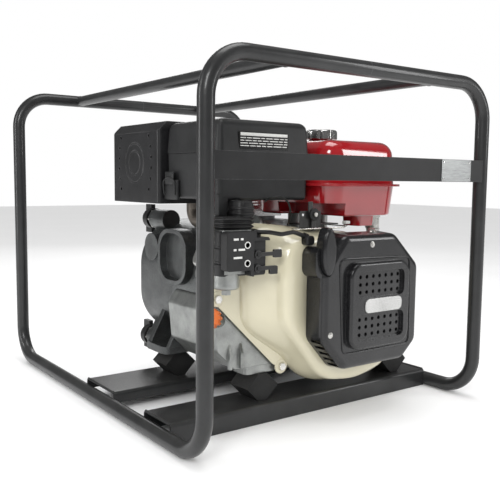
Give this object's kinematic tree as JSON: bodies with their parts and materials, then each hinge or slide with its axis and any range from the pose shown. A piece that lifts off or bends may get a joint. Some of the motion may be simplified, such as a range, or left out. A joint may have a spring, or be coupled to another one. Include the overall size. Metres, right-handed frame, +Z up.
{
  "type": "portable fire pump",
  "caption": "Portable fire pump: an air-cooled engine with recoil starter and fuel tank drives a close-coupled centrifugal pump inside a bent-tube carrying frame.",
  "frame": {"origin": "on the ground, under the middle of the frame", "axes": "+X to the right when facing the starter, +Y along the crankshaft from the starter to the pump, +Z up"},
  "size_m": [0.625, 0.785, 0.595],
  "materials": {
    "frame_black": "semi-gloss black powder coat",
    "bar_black": "satin black paint",
    "plate_aluminium": "plain pressed plate, satin",
    "rivet_steel": "bright domed rivets",
    "mount_rubber": "matt black moulded rubber",
    "zinc_steel": "zinc plated",
    "cast_aluminium": "die cast, fine grain",
    "bearing_steel": "ground steel",
    "cover_steel": "pressed, satin",
    "piston_aluminium": "turned",
    "flywheel_iron": "cast, machined face",
    "shroud_cream": "gloss cream-white paint on sheet steel",
    "recoil_black": "satin-gloss black moulded plastic",
    "badge_silver": "plain silver badge, no lettering",
    "reel_plastic": "moulded",
    "grip_plastic": "moulded black grip",
    "tank_red": "high-gloss red paint",
    "cap_plastic": "moulded black plastic",
    "cap_chrome": "bright plated steel",
    "air_plastic": "fine-grain black plastic",
    "filter_paper": "pleated paper",
    "elbow_rubber": "ribbed black rubber",
    "control_plastic": "moulded",
    "lever_steel": "black levers",
    "guard_black": "satin black heat-resistant paint",
    "muffler_steel": "heat-darkened sheet",
    "lead_rubber": "black lead and boot",
    "bracket_black": "black zinc",
    "pump_grey": "cast, dark grey finish",
    "port_aluminium": "machined thread",
    "impeller_iron": "cast",
    "seal_rubber": "nitrile",
    "oil_cap_orange": "moulded orange"
  },
  "bodies": {
    "machine": {"left_hoop": "frame_black", "right_hoop": "frame_black", "cross_rails": "frame_black", "guard_bar": "bar_black", "rating_plate": "plate_aluminium", "plate_rivets": "rivet_steel", "front_channel": "frame_black", "rear_channel": "frame_black", "rubber_mounts": "mount_rubber", "mount_bolts": "zinc_steel", "crankcase": "cast_aluminium", "pto_cover": "cast_aluminium", "main_bearings": "bearing_steel", "cylinder": "cast_aluminium", "cylinder_head": "cast_aluminium", "rocker_cover": "cover_steel", "fan_shroud": "shroud_cream", "recoil_cover": "recoil_black", "badge": "badge_silver", "tank_top": "tank_red", "tank_bottom": "tank_red", "fuel_outlet": "zinc_steel", "air_cleaner_base": "air_plastic", "air_cleaner_cover": "air_plastic", "air_filter": "filter_paper", "intake_elbow": "elbow_rubber", "carburetor": "cast_aluminium", "float_bowl": "cast_aluminium", "control_cover": "control_plastic", "muffler_guard": "guard_black", "muffler_body": "muffler_steel", "exhaust_pipe": "muffler_steel", "spark_plug": "zinc_steel", "ignition_lead": "lead_rubber", "lead_grommet": "lead_rubber", "control_bracket": "bracket_black", "pump_casing": "pump_grey", "pump_cover": "pump_grey", "suction_port": "port_aluminium", "discharge_port": "port_aluminium", "diffuser": "pump_grey", "mechanical_seal": "seal_rubber", "plug_necks": "zinc_steel", "cover_screws": "zinc_steel"},
    "crank": {"crankshaft": "bearing_steel", "flywheel": "flywheel_iron", "impeller": "impeller_iron"},
    "piston": {"piston": "piston_aluminium"},
    "grip": {"starter_grip": "grip_plastic"},
    "reel": {"starter_reel": "reel_plastic"},
    "throttle": {"throttle_lever": "bracket_black"},
    "governor": {"governor_arm": "zinc_steel"},
    "rod": {"governor_rod": "zinc_steel"},
    "choke": {"choke_lever": "lever_steel"},
    "fuel_valve": {"fuel_lever": "lever_steel"},
    "tank_cap": {"fuel_cap": "cap_chrome"},
    "oil_cap": {"oil_cap": "oil_cap_orange"},
    "priming_cap": {"priming_cap": "cap_plastic"},
    "drain_cap": {"drain_cap": "cap_plastic"},
    "flap": {"check_valve_flap": "seal_rubber"}
  },
  "joints": [
    {"name": "crank_spin", "type": "hinge", "parent": "machine", "child": "crank", "pos_m": [0.062, -0.18, 0.2], "axis": [0, 1, 0], "continuous": true},
    {"name": "piston_slide", "type": "slide", "parent": "machine", "child": "piston", "axis": [-0.9063, 0, 0.4226], "range_m": [0, 0.064]},
    {"name": "grip_pull", "type": "slide", "parent": "machine", "child": "grip", "axis": [0, -1, 0], "range_m": [0, 0.8]},
    {"name": "reel_turn", "type": "hinge", "parent": "machine", "child": "reel", "pos_m": [0.062, -0.34, 0.2], "axis": [0, 1, 0], "range_deg": [0, 1018.79]},
    {"name": "throttle_turn", "type": "hinge", "parent": "machine", "child": "throttle", "pos_m": [-0.024, -0.287, 0.35], "axis": [0, 1, 0], "range_deg": [-18, 18]},
    {"name": "governor_turn", "type": "hinge", "parent": "machine", "child": "governor", "pos_m": [0.046, -0.238, 0.31], "axis": [0, 0, 1], "range_deg": [-8.1, 8.1]},
    {"name": "rod_slide", "type": "slide", "parent": "machine", "child": "rod", "axis": [1, 0, 0], "range_m": [-0.0076, 0.0076]},
    {"name": "choke_turn", "type": "hinge", "parent": "machine", "child": "choke", "pos_m": [-0.162, -0.31, 0.292], "axis": [0, 1, 0], "range_deg": [-22, 8]},
    {"name": "fuel_turn", "type": "hinge", "parent": "machine", "child": "fuel_valve", "pos_m": [-0.162, -0.31, 0.27], "axis": [0, 1, 0], "range_deg": [0, 60]},
    {"name": "tank_cap_turn", "type": "hinge", "parent": "machine", "child": "tank_cap", "pos_m": [0.084, -0.18, 0.49], "axis": [0, 0, 1], "continuous": true},
    {"name": "oil_cap_turn", "type": "hinge", "parent": "machine", "child": "oil_cap", "pos_m": [-0.20934, -0.25827, 0.18714], "axis": [-0.7454, -0.5963, 0.2981], "continuous": true},
    {"name": "priming_cap_turn", "type": "hinge", "parent": "machine", "child": "priming_cap", "pos_m": [-0.112, 0.116, 0.326], "axis": [0, 1, 0], "continuous": true},
    {"name": "drain_cap_turn", "type": "hinge", "parent": "machine", "child": "drain_cap", "pos_m": [-0.118, 0.116, 0.082], "axis": [0, 1, 0], "continuous": true},
    {"name": "flap_swing", "type": "hinge", "parent": "machine", "child": "flap", "pos_m": [0.062, 0.079, 0.247], "axis": [1, 0, 0], "range_deg": [-40, 0]}
  ],
  "couplings": [
    {"joint": "reel_turn", "follows": "grip_pull", "rad_per_m": 22.222},
    {"joint": "rod_slide", "follows": "throttle_turn", "m_per_rad": -0.0235},
    {"joint": "governor_turn", "follows": "throttle_turn", "ratio": -0.4434}
  ]
}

——————————

__WHAT TO PRODUCE__. Print the material above once more, exactly.

__TASK SOLUTION__.
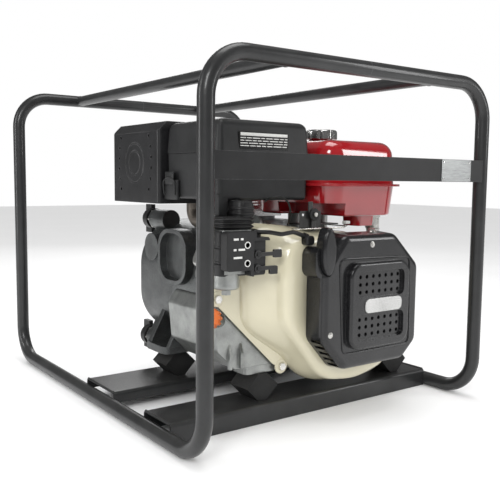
Give this object's kinematic tree as JSON: bodies with their parts and materials, then each hinge or slide with its axis and any range from the pose shown. A piece that lifts off or bends may get a joint. Some of the motion may be simplified, such as a range, or left out. A joint may have a spring, or be coupled to another one. Include the overall size. Metres, right-handed frame, +Z up.
{
  "type": "portable fire pump",
  "caption": "Portable fire pump: an air-cooled engine with recoil starter and fuel tank drives a close-coupled centrifugal pump inside a bent-tube carrying frame.",
  "frame": {"origin": "on the ground, under the middle of the frame", "axes": "+X to the right when facing the starter, +Y along the crankshaft from the starter to the pump, +Z up"},
  "size_m": [0.625, 0.785, 0.595],
  "materials": {
    "frame_black": "semi-gloss black powder coat",
    "bar_black": "satin black paint",
    "plate_aluminium": "plain pressed plate, satin",
    "rivet_steel": "bright domed rivets",
    "mount_rubber": "matt black moulded rubber",
    "zinc_steel": "zinc plated",
    "cast_aluminium": "die cast, fine grain",
    "bearing_steel": "ground steel",
    "cover_steel": "pressed, satin",
    "piston_aluminium": "turned",
    "flywheel_iron": "cast, machined face",
    "shroud_cream": "gloss cream-white paint on sheet steel",
    "recoil_black": "satin-gloss black moulded plastic",
    "badge_silver": "plain silver badge, no lettering",
    "reel_plastic": "moulded",
    "grip_plastic": "moulded black grip",
    "tank_red": "high-gloss red paint",
    "cap_plastic": "moulded black plastic",
    "cap_chrome": "bright plated steel",
    "air_plastic": "fine-grain black plastic",
    "filter_paper": "pleated paper",
    "elbow_rubber": "ribbed black rubber",
    "control_plastic": "moulded",
    "lever_steel": "black levers",
    "guard_black": "satin black heat-resistant paint",
    "muffler_steel": "heat-darkened sheet",
    "lead_rubber": "black lead and boot",
    "bracket_black": "black zinc",
    "pump_grey": "cast, dark grey finish",
    "port_aluminium": "machined thread",
    "impeller_iron": "cast",
    "seal_rubber": "nitrile",
    "oil_cap_orange": "moulded orange"
  },
  "bodies": {
    "machine": {"left_hoop": "frame_black", "right_hoop": "frame_black", "cross_rails": "frame_black", "guard_bar": "bar_black", "rating_plate": "plate_aluminium", "plate_rivets": "rivet_steel", "front_channel": "frame_black", "rear_channel": "frame_black", "rubber_mounts": "mount_rubber", "mount_bolts": "zinc_steel", "crankcase": "cast_aluminium", "pto_cover": "cast_aluminium", "main_bearings": "bearing_steel", "cylinder": "cast_aluminium", "cylinder_head": "cast_aluminium", "rocker_cover": "cover_steel", "fan_shroud": "shroud_cream", "recoil_cover": "recoil_black", "badge": "badge_silver", "tank_top": "tank_red", "tank_bottom": "tank_red", "fuel_outlet": "zinc_steel", "air_cleaner_base": "air_plastic", "air_cleaner_cover": "air_plastic", "air_filter": "filter_paper", "intake_elbow": "elbow_rubber", "carburetor": "cast_aluminium", "float_bowl": "cast_aluminium", "control_cover": "control_plastic", "muffler_guard": "guard_black", "muffler_body": "muffler_steel", "exhaust_pipe": "muffler_steel", "spark_plug": "zinc_steel", "ignition_lead": "lead_rubber", "lead_grommet": "lead_rubber", "control_bracket": "bracket_black", "pump_casing": "pump_grey", "pump_cover": "pump_grey", "suction_port": "port_aluminium", "discharge_port": "port_aluminium", "diffuser": "pump_grey", "mechanical_seal": "seal_rubber", "plug_necks": "zinc_steel", "cover_screws": "zinc_steel"},
    "crank": {"crankshaft": "bearing_steel", "flywheel": "flywheel_iron", "impeller": "impeller_iron"},
    "piston": {"piston": "piston_aluminium"},
    "grip": {"starter_grip": "grip_plastic"},
    "reel": {"starter_reel": "reel_plastic"},
    "throttle": {"throttle_lever": "bracket_black"},
    "governor": {"governor_arm": "zinc_steel"},
    "rod": {"governor_rod": "zinc_steel"},
    "choke": {"choke_lever": "lever_steel"},
    "fuel_valve": {"fuel_lever": "lever_steel"},
    "tank_cap": {"fuel_cap": "cap_chrome"},
    "oil_cap": {"oil_cap": "oil_cap_orange"},
    "priming_cap": {"priming_cap": "cap_plastic"},
    "drain_cap": {"drain_cap": "cap_plastic"},
    "flap": {"check_valve_flap": "seal_rubber"}
  },
  "joints": [
    {"name": "crank_spin", "type": "hinge", "parent": "machine", "child": "crank", "pos_m": [0.062, -0.18, 0.2], "axis": [0, 1, 0], "continuous": true},
    {"name": "piston_slide", "type": "slide", "parent": "machine", "child": "piston", "axis": [-0.9063, 0, 0.4226], "range_m": [0, 0.064]},
    {"name": "grip_pull", "type": "slide", "parent": "machine", "child": "grip", "axis": [0, -1, 0], "range_m": [0, 0.8]},
    {"name": "reel_turn", "type": "hinge", "parent": "machine", "child": "reel", "pos_m": [0.062, -0.34, 0.2], "axis": [0, 1, 0], "range_deg": [0, 1018.79]},
    {"name": "throttle_turn", "type": "hinge", "parent": "machine", "child": "throttle", "pos_m": [-0.024, -0.287, 0.35], "axis": [0, 1, 0], "range_deg": [-18, 18]},
    {"name": "governor_turn", "type": "hinge", "parent": "machine", "child": "governor", "pos_m": [0.046, -0.238, 0.31], "axis": [0, 0, 1], "range_deg": [-8.1, 8.1]},
    {"name": "rod_slide", "type": "slide", "parent": "machine", "child": "rod", "axis": [1, 0, 0], "range_m": [-0.0076, 0.0076]},
    {"name": "choke_turn", "type": "hinge", "parent": "machine", "child": "choke", "pos_m": [-0.162, -0.31, 0.292], "axis": [0, 1, 0], "range_deg": [-22, 8]},
    {"name": "fuel_turn", "type": "hinge", "parent": "machine", "child": "fuel_valve", "pos_m": [-0.162, -0.31, 0.27], "axis": [0, 1, 0], "range_deg": [0, 60]},
    {"name": "tank_cap_turn", "type": "hinge", "parent": "machine", "child": "tank_cap", "pos_m": [0.084, -0.18, 0.49], "axis": [0, 0, 1], "continuous": true},
    {"name": "oil_cap_turn", "type": "hinge", "parent": "machine", "child": "oil_cap", "pos_m": [-0.20934, -0.25827, 0.18714], "axis": [-0.7454, -0.5963, 0.2981], "continuous": true},
    {"name": "priming_cap_turn", "type": "hinge", "parent": "machine", "child": "priming_cap", "pos_m": [-0.112, 0.116, 0.326], "axis": [0, 1, 0], "continuous": true},
    {"name": "drain_cap_turn", "type": "hinge", "parent": "machine", "child": "drain_cap", "pos_m": [-0.118, 0.116, 0.082], "axis": [0, 1, 0], "continuous": true},
    {"name": "flap_swing", "type": "hinge", "parent": "machine", "child": "flap", "pos_m": [0.062, 0.079, 0.247], "axis": [1, 0, 0], "range_deg": [-40, 0]}
  ],
  "couplings": [
    {"joint": "reel_turn", "follows": "grip_pull", "rad_per_m": 22.222},
    {"joint": "rod_slide", "follows": "throttle_turn", "m_per_rad": -0.0235},
    {"joint": "governor_turn", "follows": "throttle_turn", "ratio": -0.4434}
  ]
}